Russia’s plan to stop UN from extending benefits to same-sex couples, foiled
In July UN secretary General Ban Ki-moon announced the United Nations would now recognise all couples in same-sex marriages, allowing them to receive UN benefits.
The moved sparked hostility from Russia who has been planning to put Ban Ki Moon’s announcement to a vote since December.
Yesterday in a bid to prevent the UN from extending staff benefits to Russia’s UN employees in a same-sex relationship, the nation did just that finally making good on their threat of a vote and calling for an axing of the new benefits and return to the previous status quo.

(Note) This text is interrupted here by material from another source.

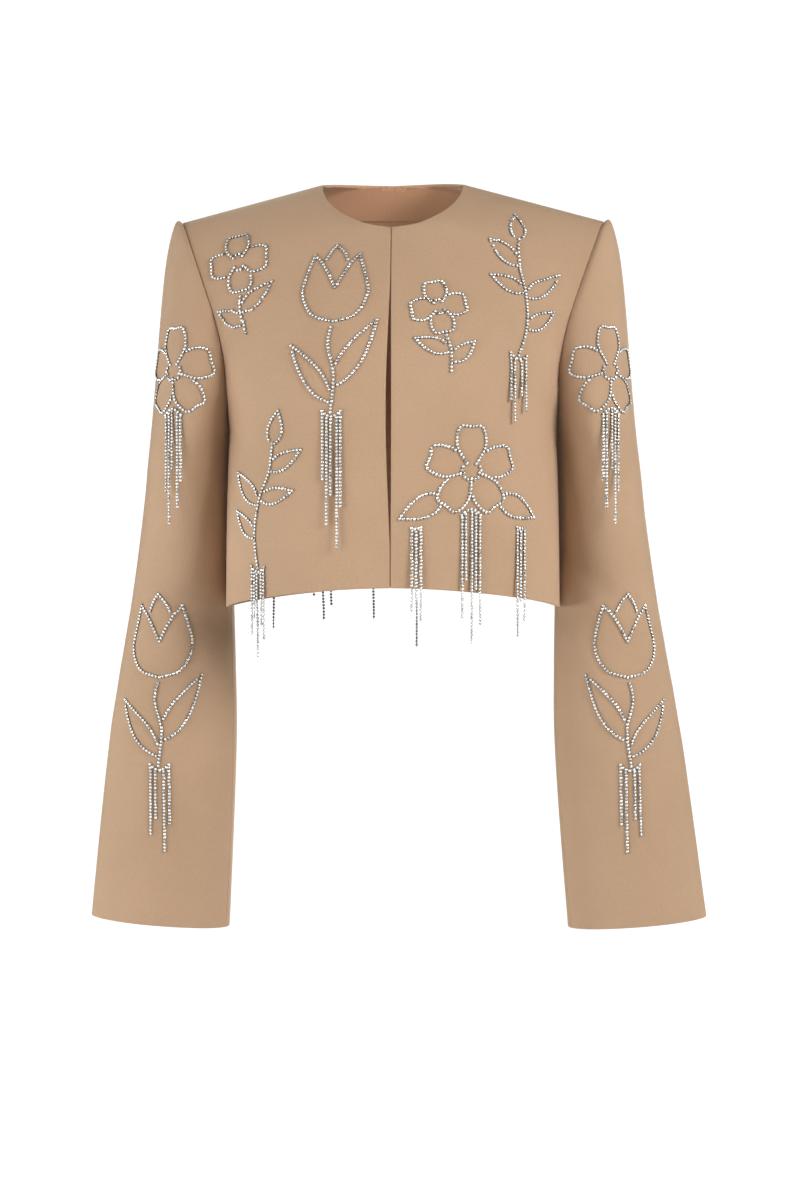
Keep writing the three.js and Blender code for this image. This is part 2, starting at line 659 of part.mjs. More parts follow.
// Every motif: what it lies on, where its middle is, and the strands under it.
const MOTIFS = [
  {
    name: "tulip_on_right_front",
    on: frontRight,
    isRight: true,
    at: placeAt(frontRight, 52, -126),
    lines: TULIP,
    strands: [underStem(-84, [86, 122, 70, 98, 60])],
  },
  {
    name: "spray_on_right_front",
    on: frontRight,
    isRight: true,
    at: placeAt(frontRight, 119, -288),
    turn: 5,
    scale: 0.9,
    lines: SPRAY,
    strands: [underStem(-70, [66, 50, 76, 44, 60])],
  },
  {
    name: "bud_on_right_shoulder",
    on: frontRight,
    isRight: true,
    at: placeAt(frontRight, 142, -66),
    turn: -12,
    scale: 1.1,
    lines: BUD,
  },
  {
    name: "bud_on_left_front",
    on: frontLeft,
    at: placeAt(frontLeft, 44, -112),
    turn: 10,
    lines: BUD,
  },
  {
    name: "blossom_on_left_front",
    on: frontLeft,
    at: placeAt(frontLeft, 74, -262),
    lines: BLOSSOM_WITH_LEAVES,
    strands: [
      underLeftLeaf([74, 106, 84]),
      underBlossom([92, 62, 120, 70, 98]),
      underRightLeaf([98, 64, 84]),
    ],
  },
  {
    name: "spray_on_left_front",
    on: frontLeft,
    at: placeAt(frontLeft, 122, -96),
    turn: -10,
    scale: 0.9,
    lines: SPRAY,
    strands: [underStem(-70, [44, 58, 34, 48])],
  },
];
for (const side of ["left", "right"]) {
  MOTIFS.push(
    {
      name: `blossom_on_${side}_sleeve`,
      on: topSleeve,
      isRight: side === "right",
      at: { u: 60, v: 0.25 },
      lines: BLOSSOM,
      strands: [underBlossom([62, 90, 56, 104, 70])],
    },
    {
      name: `tulip_on_${side}_sleeve`,
      on: topSleeve,
      isRight: side === "right",
      at: { u: 78, v: 0.687 },
      lines: TULIP,
      strands: [underStem(-84, [54, 76, 46, 64])],
    },
  );
}
MOTIFS.push(
  {
    name: "blossom_on_back",
    on: backHalf,
    isRight: true,
    at: placeAt(backHalf, 72, -226),
    lines: BLOSSOM_WITH_LEAVES,
    strands: [
      underLeftLeaf([90, 126, 80]),
      underBlossom([108, 84, 136, 94, 118]),
      underRightLeaf([84, 116, 74]),
    ],
  },
  {
    name: "spray_on_back",
    on: backHalf,
    at: placeAt(backHalf, 98, -112),
    turn: 10,
    lines: SPRAY,
    strands: [underStem(-70, [70, 98, 56, 84])],
  },
);

// Below the hem both sleeves swing a little to the wearer's left.
function swung(geometry) {
  const position = geometry.attributes.position;
  for (let k = 0; k < position.count; k++) {
    const share = clamp01((SWING.fromZ - position.getZ(k)) / (SWING.fromZ - SWING.toZ));
    position.setX(k, position.getX(k) + SWING.by * share ** 1.5);
  }
  return geometry;
}

// The pieces, each as a named solid.
const CLOTH_COLOUR = 0xc4a07f;
const CRYSTAL_COLOUR = 0xdfe3e8;
const part = new THREE.Group();
part.name = "cropped_jacket";

function addPiece(name, made, colour, { isRight = false, isOnSleeve = false } = {}) {
  const geometry = isRight ? mirrored(made) : made;
  const material = new THREE.MeshStandardMaterial({ color: colour });
  const mesh = new THREE.Mesh(isOnSleeve ? swung(geometry) : geometry, material);
  mesh.name = name;
  part.add(mesh);
}

addPiece("front_left", wall(frontLeft), CLOTH_COLOUR);
addPiece("front_right", wall(frontRight), CLOTH_COLOUR, { isRight: true });
addPiece("back", bothHalves(wall(backHalf, 0, CLOTH, BACK_NECK_V)), CLOTH_COLOUR);
addPiece("back_neck_facing", bothHalves(wall(halfFacing, 0, FACING.thickness, 2)), CLOTH_COLOUR);
for (const side of ["left", "right"]) {
  const worn = { isRight: side === "right", isOnSleeve: true };
  addPiece(`top_sleeve_${side}`, wall(topSleeve), CLOTH_COLOUR, worn);
  addPiece(`under_sleeve_${side}`, wall(underSleeve), CLOTH_COLOUR, worn);
}
for (const motif of MOTIFS) {
  const worn = { isRight: motif.isRight, isOnSleeve: motif.on === topSleeve };
  const lines = motif.lines.map((line) => chainLine(motif, line));
  addPiece(motif.name, joined(lines), CRYSTAL_COLOUR, worn);
  (motif.strands ?? []).forEach((group, k) => {
    addPiece(`${motif.name}_strands_${k + 1}`, fringe(motif, group), CRYSTAL_COLOUR, worn);
  });
}

export default part;
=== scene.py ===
# %% [markdown]
# # A cropped camel jacket with crystal chains
#
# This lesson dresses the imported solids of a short, collarless jacket. Each cut piece of cloth
# gets a fine shell with rolled edges and soft folds, the lining goes in behind it, and every
# crystal of the chains is set in its own cup. Each step says what the piece is on the real
# jacket, how it could be made, and why this way was chosen.

# %% Load the solids
import math

import bmesh
import bpy
import numpy as np
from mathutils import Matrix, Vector


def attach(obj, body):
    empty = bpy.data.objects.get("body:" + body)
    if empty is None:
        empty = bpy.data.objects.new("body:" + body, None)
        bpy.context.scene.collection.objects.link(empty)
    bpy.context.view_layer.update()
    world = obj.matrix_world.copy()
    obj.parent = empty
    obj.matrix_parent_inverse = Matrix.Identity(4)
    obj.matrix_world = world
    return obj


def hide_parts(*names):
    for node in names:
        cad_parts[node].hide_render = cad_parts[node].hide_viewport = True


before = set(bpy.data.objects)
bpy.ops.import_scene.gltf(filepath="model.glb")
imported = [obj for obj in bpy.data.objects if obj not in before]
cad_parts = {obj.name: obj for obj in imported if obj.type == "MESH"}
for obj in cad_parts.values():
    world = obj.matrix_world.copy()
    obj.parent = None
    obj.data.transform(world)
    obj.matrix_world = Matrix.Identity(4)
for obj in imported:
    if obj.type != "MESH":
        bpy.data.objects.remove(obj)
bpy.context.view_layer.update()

# %% [markdown]
# ## Smooth curves through a few measured points
#
# A pattern cutter draws an edge as a smooth curve through a few known points. The same is done
# here: a table has one row for each known point, and `smooth` gives the value in between. The
# whole jacket is worked out in millimetres, and turned into metres when a mesh is made.

# %% Tables and smooth curves
MM = 0.001


def mix(a, b, share):
    return a + (b - a) * share


def clamp01(value):
    return np.clip(value, 0.0, 1.0)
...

Previously UN staff members’ personal status and benefits were determined by the laws of their country of nationality however Ban KI-moon’s changes mean the UN now recognises all same-sex couple who have been married, regardless of whether it is legal in their homeland.
The UN General Assembly budget committee voted 80 to 43 against the proposal to uphold Ban Ki-moon’s new efforts. There were 37 abstentions and 33 countries did not vote.
"We must speak plainly about what Russia tried to do today: diminish the authority of the U.N. Secretary-General and export to the U.N. its domestic hostility to LGBT rights," the U.S. ambassador to the United Nations, Samantha Power, said in a statement after the vote.
In 2013 Russian President Vladimir Putin instituted an anti-gay propaganda law which severely limited the rights of the nation’s LGBTI people and sparked incidents of violence. The law received international condemnation.